Key Takeaway: Blockchain technology provides a secure, transparent, and immutable record of transactions, forming the backbone of cryptocurrencies.
Mechanics
Blockchain works through a series of interconnected steps. Let's break it down:
- Transaction Initiation: A user initiates a transaction (e.g., sending Bitcoin). This transaction is broadcast to the network.
- Verification: The transaction is verified by network participants, often called miners or validators, depending on the consensus mechanism. This process ensures the transaction is valid (e.g., the sender has enough funds) and hasn't been double-spent.
- Block Creation: Verified transactions are grouped into a 'block.' This block also includes a hash of the previous block, creating a chain. Think of the hash as a unique fingerprint.
- Consensus: The network must agree on the validity of the block. This is achieved through a consensus mechanism, such as Proof-of-Work (PoW) or Proof-of-Stake (PoS). PoW involves solving complex computational problems, while PoS involves staking (locking up) cryptocurrency to validate transactions.
- Adding to the Chain: Once the block is validated, it's added to the blockchain. This is an irreversible process.
- Immutability: Each block is linked to the previous one via its hash. Any attempt to alter a block would change its hash, making the subsequent blocks invalid. This ensures the integrity of the blockchain.
Trading Relevance
Blockchain technology directly impacts crypto trading in several ways:
- Transparency: All transactions are recorded on the blockchain, providing a public and auditable record. This transparency builds trust and allows traders to analyze on-chain data.
- Security: The cryptographic nature of blockchain makes it highly secure, reducing the risk of fraud and manipulation.
- Decentralization: Blockchain removes the need for intermediaries, such as banks, which can reduce transaction costs and increase speed.
- Price Discovery: Blockchain data provides valuable insights into market activity, such as transaction volumes, addresses, and network growth, which can inform trading decisions.
- Tokenization: Blockchain enables the tokenization of assets, such as real estate or stocks, making them more accessible and tradable.
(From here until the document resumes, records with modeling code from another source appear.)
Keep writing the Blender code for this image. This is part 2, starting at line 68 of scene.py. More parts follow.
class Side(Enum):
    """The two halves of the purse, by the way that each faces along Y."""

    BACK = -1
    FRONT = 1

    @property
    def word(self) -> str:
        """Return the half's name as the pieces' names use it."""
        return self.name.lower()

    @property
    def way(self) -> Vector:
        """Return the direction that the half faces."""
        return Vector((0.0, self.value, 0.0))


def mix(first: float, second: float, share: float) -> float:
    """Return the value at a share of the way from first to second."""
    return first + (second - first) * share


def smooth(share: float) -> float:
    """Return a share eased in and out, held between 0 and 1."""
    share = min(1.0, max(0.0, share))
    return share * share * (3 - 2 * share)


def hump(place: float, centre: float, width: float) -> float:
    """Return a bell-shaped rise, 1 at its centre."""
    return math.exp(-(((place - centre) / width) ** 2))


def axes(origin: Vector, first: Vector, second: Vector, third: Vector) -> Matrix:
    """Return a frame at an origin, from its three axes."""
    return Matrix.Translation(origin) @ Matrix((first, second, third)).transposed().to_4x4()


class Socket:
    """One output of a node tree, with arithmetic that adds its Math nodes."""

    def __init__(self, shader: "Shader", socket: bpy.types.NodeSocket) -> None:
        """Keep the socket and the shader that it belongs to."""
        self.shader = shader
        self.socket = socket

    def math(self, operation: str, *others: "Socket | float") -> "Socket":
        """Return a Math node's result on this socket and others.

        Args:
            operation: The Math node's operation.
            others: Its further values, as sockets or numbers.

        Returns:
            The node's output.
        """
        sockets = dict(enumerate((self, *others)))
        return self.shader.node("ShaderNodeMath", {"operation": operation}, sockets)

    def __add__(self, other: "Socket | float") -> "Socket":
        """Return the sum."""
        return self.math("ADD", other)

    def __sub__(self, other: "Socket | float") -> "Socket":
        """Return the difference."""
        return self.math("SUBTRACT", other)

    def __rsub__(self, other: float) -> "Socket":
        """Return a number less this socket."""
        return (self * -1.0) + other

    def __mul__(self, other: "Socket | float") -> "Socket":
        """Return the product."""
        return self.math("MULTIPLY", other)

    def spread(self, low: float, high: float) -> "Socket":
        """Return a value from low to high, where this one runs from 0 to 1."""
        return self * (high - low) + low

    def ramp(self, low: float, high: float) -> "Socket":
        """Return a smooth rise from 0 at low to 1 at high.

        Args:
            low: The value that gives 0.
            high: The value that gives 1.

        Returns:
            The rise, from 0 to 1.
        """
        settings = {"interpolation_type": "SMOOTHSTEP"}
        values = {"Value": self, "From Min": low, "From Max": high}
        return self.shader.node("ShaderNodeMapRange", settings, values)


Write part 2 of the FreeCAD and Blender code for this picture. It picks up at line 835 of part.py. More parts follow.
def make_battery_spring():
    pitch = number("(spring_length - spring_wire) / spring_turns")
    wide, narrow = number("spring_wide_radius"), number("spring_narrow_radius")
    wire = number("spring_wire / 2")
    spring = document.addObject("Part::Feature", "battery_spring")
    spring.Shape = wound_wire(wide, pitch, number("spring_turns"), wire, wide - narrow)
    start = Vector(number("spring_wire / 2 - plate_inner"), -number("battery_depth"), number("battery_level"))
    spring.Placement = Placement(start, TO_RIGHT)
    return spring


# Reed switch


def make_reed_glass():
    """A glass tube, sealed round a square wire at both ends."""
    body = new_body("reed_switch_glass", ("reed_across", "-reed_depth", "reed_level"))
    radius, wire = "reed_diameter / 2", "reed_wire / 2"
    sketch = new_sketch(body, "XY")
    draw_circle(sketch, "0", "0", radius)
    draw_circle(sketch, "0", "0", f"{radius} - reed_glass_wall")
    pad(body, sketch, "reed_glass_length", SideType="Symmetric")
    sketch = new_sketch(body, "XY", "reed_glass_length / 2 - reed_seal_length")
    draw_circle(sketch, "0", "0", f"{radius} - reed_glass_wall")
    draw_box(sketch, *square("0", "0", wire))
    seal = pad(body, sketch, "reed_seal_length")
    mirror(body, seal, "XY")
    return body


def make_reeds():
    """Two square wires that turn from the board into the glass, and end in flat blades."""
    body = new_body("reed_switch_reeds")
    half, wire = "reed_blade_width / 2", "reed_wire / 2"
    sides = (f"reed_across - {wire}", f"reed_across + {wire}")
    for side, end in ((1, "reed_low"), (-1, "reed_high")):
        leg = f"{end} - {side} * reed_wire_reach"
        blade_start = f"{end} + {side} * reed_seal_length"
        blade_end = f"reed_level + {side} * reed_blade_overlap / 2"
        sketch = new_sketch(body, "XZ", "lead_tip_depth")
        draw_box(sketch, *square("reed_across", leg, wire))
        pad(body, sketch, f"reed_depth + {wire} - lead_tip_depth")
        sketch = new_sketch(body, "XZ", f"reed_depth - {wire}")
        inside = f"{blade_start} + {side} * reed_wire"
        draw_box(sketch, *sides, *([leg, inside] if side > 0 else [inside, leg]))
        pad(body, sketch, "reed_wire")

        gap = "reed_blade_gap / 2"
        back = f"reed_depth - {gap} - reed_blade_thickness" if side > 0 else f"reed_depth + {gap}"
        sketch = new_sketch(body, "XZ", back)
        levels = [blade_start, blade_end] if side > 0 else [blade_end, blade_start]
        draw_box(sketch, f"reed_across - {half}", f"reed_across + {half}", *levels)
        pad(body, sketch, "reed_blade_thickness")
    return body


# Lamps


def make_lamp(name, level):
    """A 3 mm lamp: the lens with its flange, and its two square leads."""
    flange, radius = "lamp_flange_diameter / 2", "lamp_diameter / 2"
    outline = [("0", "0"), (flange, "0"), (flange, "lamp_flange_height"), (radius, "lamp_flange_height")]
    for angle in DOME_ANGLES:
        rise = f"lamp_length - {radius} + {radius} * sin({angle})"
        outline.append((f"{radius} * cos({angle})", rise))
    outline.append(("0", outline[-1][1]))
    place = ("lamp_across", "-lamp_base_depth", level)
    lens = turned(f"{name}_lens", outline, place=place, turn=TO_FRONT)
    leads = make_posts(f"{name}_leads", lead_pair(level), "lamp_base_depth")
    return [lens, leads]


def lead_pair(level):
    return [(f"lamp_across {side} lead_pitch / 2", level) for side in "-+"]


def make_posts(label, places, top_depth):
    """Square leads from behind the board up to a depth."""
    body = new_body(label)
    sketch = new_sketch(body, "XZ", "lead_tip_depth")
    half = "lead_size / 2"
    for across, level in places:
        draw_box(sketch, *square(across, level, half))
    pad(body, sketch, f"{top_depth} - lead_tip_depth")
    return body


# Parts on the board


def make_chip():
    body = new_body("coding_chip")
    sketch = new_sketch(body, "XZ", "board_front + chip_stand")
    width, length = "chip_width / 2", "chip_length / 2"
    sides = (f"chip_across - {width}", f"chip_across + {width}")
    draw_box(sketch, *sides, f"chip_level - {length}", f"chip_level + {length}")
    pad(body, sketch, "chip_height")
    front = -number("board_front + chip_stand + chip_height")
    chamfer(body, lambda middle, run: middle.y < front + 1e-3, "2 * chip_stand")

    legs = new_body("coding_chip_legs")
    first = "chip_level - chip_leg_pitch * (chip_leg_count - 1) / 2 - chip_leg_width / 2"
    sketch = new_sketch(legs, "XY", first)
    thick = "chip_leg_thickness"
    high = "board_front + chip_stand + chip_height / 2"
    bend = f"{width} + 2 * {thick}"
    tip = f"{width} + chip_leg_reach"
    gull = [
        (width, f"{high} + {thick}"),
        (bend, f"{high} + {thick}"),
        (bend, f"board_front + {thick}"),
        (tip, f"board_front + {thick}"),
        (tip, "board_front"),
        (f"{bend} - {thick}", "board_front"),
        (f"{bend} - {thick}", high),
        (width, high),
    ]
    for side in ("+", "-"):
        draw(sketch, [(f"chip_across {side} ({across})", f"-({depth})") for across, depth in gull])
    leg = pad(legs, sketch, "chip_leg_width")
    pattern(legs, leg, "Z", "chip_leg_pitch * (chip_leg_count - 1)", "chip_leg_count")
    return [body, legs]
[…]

How to Trade Based on Blockchain:
- On-Chain Analysis: Analyzing blockchain data, such as transaction volumes and the number of active addresses, can identify trends and potential trading opportunities.
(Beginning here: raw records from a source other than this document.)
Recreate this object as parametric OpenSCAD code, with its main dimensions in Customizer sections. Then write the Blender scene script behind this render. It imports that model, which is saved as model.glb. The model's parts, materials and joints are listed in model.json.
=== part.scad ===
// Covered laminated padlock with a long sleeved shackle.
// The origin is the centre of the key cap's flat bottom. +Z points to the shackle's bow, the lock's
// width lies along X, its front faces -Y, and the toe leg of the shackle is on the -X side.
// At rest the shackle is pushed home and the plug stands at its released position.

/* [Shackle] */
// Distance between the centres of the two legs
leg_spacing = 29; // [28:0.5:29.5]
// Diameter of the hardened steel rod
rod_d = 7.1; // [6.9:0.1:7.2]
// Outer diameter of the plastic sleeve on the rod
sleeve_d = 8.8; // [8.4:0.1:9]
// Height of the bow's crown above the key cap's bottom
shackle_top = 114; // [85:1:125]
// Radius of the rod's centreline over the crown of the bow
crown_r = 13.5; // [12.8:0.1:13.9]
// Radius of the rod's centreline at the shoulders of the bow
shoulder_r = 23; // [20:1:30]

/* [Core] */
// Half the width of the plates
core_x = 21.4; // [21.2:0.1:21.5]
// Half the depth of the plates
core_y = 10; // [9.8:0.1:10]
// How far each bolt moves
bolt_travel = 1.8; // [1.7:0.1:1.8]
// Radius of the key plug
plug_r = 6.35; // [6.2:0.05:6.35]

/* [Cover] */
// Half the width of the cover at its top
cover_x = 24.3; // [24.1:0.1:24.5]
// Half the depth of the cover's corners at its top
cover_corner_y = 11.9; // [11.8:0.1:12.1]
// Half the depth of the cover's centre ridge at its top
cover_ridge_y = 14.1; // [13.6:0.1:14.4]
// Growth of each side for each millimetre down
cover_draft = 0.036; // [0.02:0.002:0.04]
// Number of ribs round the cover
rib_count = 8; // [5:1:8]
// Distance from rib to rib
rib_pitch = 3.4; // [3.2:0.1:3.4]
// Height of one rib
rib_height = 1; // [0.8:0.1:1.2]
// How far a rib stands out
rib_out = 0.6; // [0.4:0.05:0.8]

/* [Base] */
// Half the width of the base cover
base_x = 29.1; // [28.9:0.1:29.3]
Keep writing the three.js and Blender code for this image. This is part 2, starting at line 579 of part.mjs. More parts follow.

- Network Activity: Monitoring network activity, such as the number of transactions and the size of the blocks, can provide insights into network health and potential price movements.
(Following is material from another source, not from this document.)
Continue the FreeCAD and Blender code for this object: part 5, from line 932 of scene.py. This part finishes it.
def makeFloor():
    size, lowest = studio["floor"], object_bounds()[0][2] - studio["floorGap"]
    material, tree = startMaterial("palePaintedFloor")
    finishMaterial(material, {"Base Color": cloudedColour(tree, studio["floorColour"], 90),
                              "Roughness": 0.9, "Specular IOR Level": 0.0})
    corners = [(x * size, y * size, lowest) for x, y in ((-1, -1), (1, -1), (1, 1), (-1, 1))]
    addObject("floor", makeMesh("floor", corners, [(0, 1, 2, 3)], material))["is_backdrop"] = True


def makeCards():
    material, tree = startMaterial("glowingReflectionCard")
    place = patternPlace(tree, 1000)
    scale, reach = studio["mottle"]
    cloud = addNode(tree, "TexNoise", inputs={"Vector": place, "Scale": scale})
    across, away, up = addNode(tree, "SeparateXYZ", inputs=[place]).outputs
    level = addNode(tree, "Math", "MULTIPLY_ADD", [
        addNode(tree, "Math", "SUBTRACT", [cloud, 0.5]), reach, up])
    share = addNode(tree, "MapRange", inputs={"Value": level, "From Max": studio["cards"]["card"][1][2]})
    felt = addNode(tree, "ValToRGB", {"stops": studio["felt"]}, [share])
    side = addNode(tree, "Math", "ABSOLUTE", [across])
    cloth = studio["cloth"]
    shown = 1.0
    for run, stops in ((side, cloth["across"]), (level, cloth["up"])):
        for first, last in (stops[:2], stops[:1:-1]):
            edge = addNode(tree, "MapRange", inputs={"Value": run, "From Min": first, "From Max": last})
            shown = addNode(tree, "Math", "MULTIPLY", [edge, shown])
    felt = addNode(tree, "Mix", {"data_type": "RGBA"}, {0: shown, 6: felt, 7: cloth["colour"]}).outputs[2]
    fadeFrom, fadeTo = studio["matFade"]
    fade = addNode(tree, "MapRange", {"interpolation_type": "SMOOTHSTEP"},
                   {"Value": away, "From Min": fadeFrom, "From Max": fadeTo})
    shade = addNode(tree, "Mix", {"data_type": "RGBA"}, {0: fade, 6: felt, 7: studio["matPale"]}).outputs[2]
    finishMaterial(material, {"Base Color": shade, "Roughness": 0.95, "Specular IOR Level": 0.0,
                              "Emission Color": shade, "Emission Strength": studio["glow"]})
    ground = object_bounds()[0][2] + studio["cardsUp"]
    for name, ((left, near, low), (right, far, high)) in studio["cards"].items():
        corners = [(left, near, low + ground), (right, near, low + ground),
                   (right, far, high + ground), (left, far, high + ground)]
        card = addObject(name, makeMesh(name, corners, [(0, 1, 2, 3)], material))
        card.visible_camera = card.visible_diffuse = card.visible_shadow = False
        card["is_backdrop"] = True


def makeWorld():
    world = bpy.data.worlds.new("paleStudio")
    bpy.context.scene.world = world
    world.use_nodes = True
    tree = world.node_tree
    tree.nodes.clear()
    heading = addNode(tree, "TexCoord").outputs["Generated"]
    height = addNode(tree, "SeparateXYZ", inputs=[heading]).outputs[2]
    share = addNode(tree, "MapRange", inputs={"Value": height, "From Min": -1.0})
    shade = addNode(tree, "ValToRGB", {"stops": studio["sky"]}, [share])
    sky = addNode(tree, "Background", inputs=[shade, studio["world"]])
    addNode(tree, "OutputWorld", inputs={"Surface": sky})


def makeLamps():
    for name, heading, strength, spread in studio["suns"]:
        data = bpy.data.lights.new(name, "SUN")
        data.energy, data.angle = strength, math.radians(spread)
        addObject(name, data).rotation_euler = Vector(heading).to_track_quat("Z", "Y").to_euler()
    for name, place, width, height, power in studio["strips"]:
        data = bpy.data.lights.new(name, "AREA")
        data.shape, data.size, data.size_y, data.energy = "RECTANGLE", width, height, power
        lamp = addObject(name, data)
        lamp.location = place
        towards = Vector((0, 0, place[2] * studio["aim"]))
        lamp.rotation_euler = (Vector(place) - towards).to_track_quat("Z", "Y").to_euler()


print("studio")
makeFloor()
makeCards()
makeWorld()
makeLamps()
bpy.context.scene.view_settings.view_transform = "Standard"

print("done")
- Smart Contract Audits: Assessing the security and functionality of smart contracts (automated agreements) is crucial when trading tokens built on blockchain platforms like Ethereum.
- Fundamental Analysis: Understanding the underlying blockchain technology and its potential applications can help traders evaluate the long-term viability of a cryptocurrency.
Risks
- Scalability Issues: Some blockchains, like Bitcoin, can experience slow transaction times and high fees during peak demand. This can impact trading efficiency.
- 51% Attacks: In theory, if a single entity controls more than 50% of the network's computing power (for PoW) or staked tokens (for PoS), they could potentially manipulate the blockchain. This is rare but a risk.
- Regulatory Uncertainty: The regulatory landscape for cryptocurrencies is constantly evolving, which can create uncertainty and volatility in the market.
- Smart Contract Vulnerabilities: Smart contracts can contain bugs or vulnerabilities that can be exploited, leading to the loss of funds. Thorough audits are essential.
- Immutability Paradox: While immutability is a strength, it also means that once a transaction is recorded, it's virtually impossible to reverse, even if there was an error or a fraudulent activity.
History/Examples
- Bitcoin (2009): The first and most well-known application of blockchain. Bitcoin's success demonstrated the potential of a decentralized, peer-to-peer digital currency.
- Ethereum (2015): Introduced smart contracts, allowing for the creation of decentralized applications (dApps) and the rise of Decentralized Finance (DeFi).
- Decentralized Finance (DeFi): DeFi applications, such as lending protocols and decentralized exchanges (DEXs), leverage blockchain to offer financial services without intermediaries. Examples include MakerDAO, Aave, and Uniswap.
- Non-Fungible Tokens (NFTs): NFTs use blockchain to create unique digital assets, like art or collectibles. This has led to new markets and investment opportunities.
- Supply Chain Management: Companies are using blockchain to track products from origin to consumer, increasing transparency and reducing fraud. Walmart and IBM have explored blockchain for food safety.
- Cross-Border Payments: Blockchain technology can facilitate faster and cheaper international money transfers, bypassing traditional banking systems. Ripple (XRP) is a prominent example.
Understanding blockchain is not just about understanding the technology; it's about understanding the future of finance, data, and digital interactions. The blockchain revolution is still in its early stages, and its impact will continue to evolve, shaping the future of global trading and beyond.